Catastrophe Bonds Are Luring Retail Investors to High-Risk Debt

By | June 24, 2024

There was a time when investing in catastrophe bonds was the preserve of hedge funds and other sophisticated alternative asset managers. But after underpinning the best hedge fund strategy of 2023, the bonds are finding a wider audience.

Catastrophe-bond funds marketed under Europe’s UCITS label, which is designed to protect retail investors, have seen their assets under management rise 12% this year to a record $12 billion, according to Kepler Partners, a research and advisory firm. The development means that cat bonds, as they’re often called, sold through UCITS now make up roughly a quarter of the entire market for such debt.

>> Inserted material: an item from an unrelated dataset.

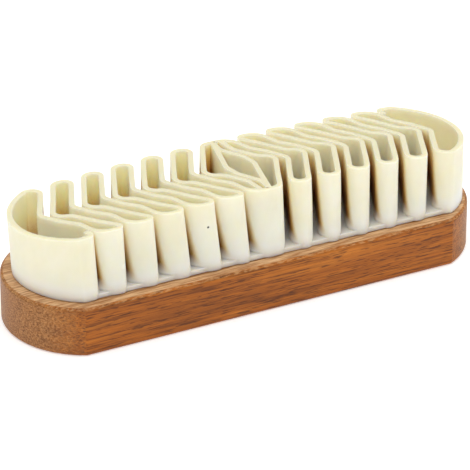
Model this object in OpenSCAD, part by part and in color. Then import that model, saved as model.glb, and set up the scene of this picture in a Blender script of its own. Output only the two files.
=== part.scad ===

“We’ve seen a broadening of the UCITS market for cat bonds since the end of 2022,” said Matthew Barrett, partner at Kepler. “It’s a very rich period for the asset class.”

Catastrophe bonds are generally issued by insurers looking to pass a chunk of their risk over to capital markets. Issuance has picked up lately, with factors including climate change, population density and inflation adding to the potential losses that insurers face. Investors in the bonds stand to generate market-beating returns if a predefined catastrophe doesn’t occur, but can face substantial losses if it does.

Issuance of cat bonds is set to hit a record this year. At the same time, some specialist investors are reviewing their positions as they brace for what meteorologists are forecasting will likely be a particularly active hurricane season with the potential to unleash significant property damage.

Extreme weather fueled by global warming is a major reason insurers are keen to pass on loss risks to cat-bond investors. But where people are choosing to build is adding to the potential cost of a natural catastrophe.

Impax Asset Management recently noted that the human and financial costs of natural catastrophes “are amplified by demographic and economic trends,” with 29% of the increase in insured losses arising from severe US convective storms between 2008 and 2023 attributed to urbanization.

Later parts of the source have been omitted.